Ayo Edebiri is a star, and she manages to come out of this mostly unscathed. However, she isn’t really given a whole lot to do. She’s our lead, but she mainly just reacts to things and takes notes, and then in the third act she’s running away from things. I’d like to see her get a proper go at the scream queen persona, because this does not feel like an adequate use of her abilities. John Malkovich is clearly having a lot of fun playing this vapid, maniacal David Bowie-esque pop star, but we’ve seen him play this kind of character before and this time, the writing is aggressively not on his side. In our supporting cast, we have Murray Bartlett as Ariel’s boss who goes on this journey with her. We have Juliette Lewis playing a TV personality picked to go to the compound. We have Tony Hale popping up as Moretti’s assistant, and we have Amber Midthunder, also seen earlier this week in Novocaine, as Ariel’s appointed ‘concierge’, and she, too, is not given much to do.

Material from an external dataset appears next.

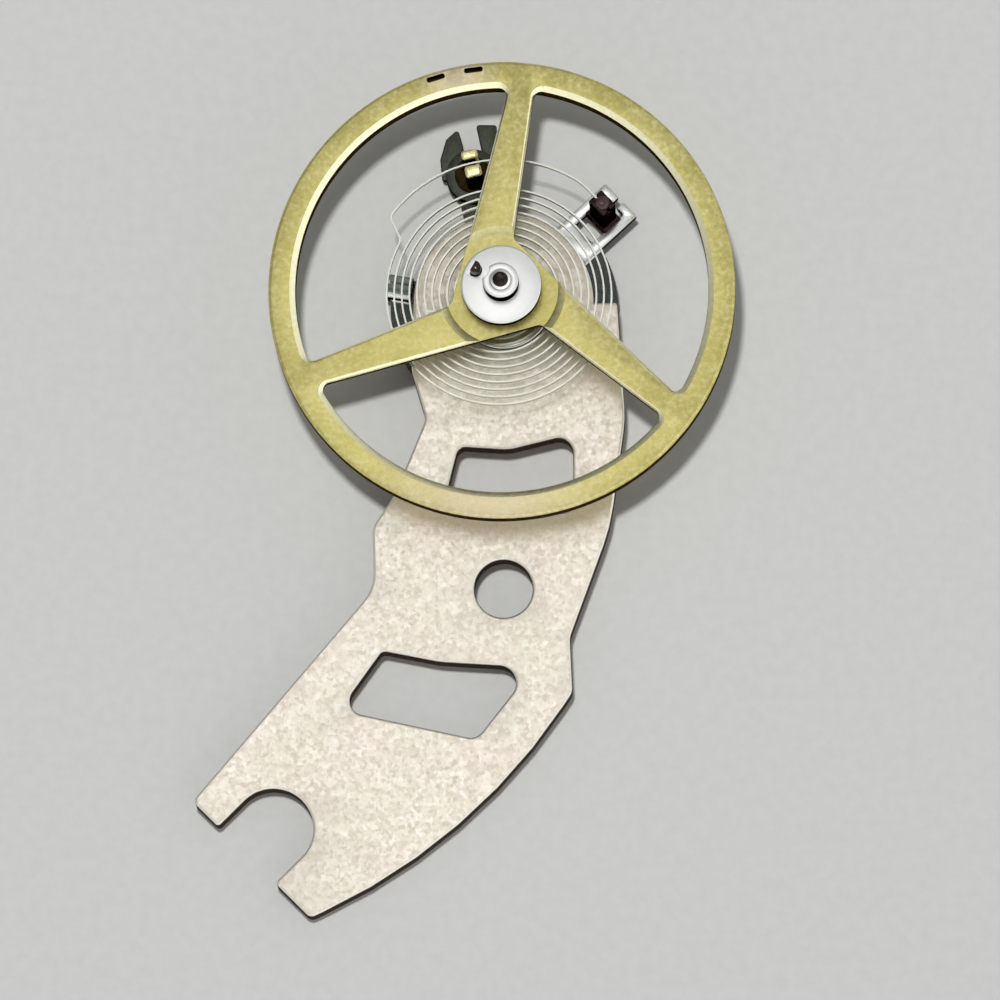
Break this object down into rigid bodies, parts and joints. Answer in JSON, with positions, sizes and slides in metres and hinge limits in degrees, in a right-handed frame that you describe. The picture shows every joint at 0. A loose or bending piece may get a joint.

I could talk about the style here, but really a lot of this feels like it’s stolen from other movies. A lot of the production design feels like a blatant ripoff of what Ari Aster did with Midsommar. The way the guest rooms are designed is eerily similar to Zoe Kravitz’s Blink Twice. Mark Anthony Green has certainly found inspiration in these movies, as well as a hundred streaming documentaries about cults, but he doesn’t seem interested in telling a story of his own. I’m not sure if A24 bought Opus out of the Sundance Film Festival this year or if it was already acquired, and just premiered there to create buzz. But it feels like A24 is doing self parody at this point, and this is why people who hate these movies hate these movies. Also if someone in the comments could describe to me why the film’s aspect ratio changes from 2:39:1 to 1:85:1 in the final few minutes of the film, it would be appreciated. Because if there was some bigger point to that, I didn’t get it.
Overall, it brings me no joy to report that Opus is a big swing and a miss for this viewer. There’s a bunch of elements that could work on their own but never really come together to form a piece of filmmaking with anything substantive to say. There’s horror elements, stuff about cults, very lazy and vague social commentary about celebrity culture and media consumption that feels like it’s desperately trying to find its point but never quite getting there. Ayo Edebiri is mostly wasted here. John Malkovich is clearly having fun but he might be the only one. Opus is unfortunately a convoluted and confounding mess in frantic search of something – anything – to say, and fails to make a strong impression.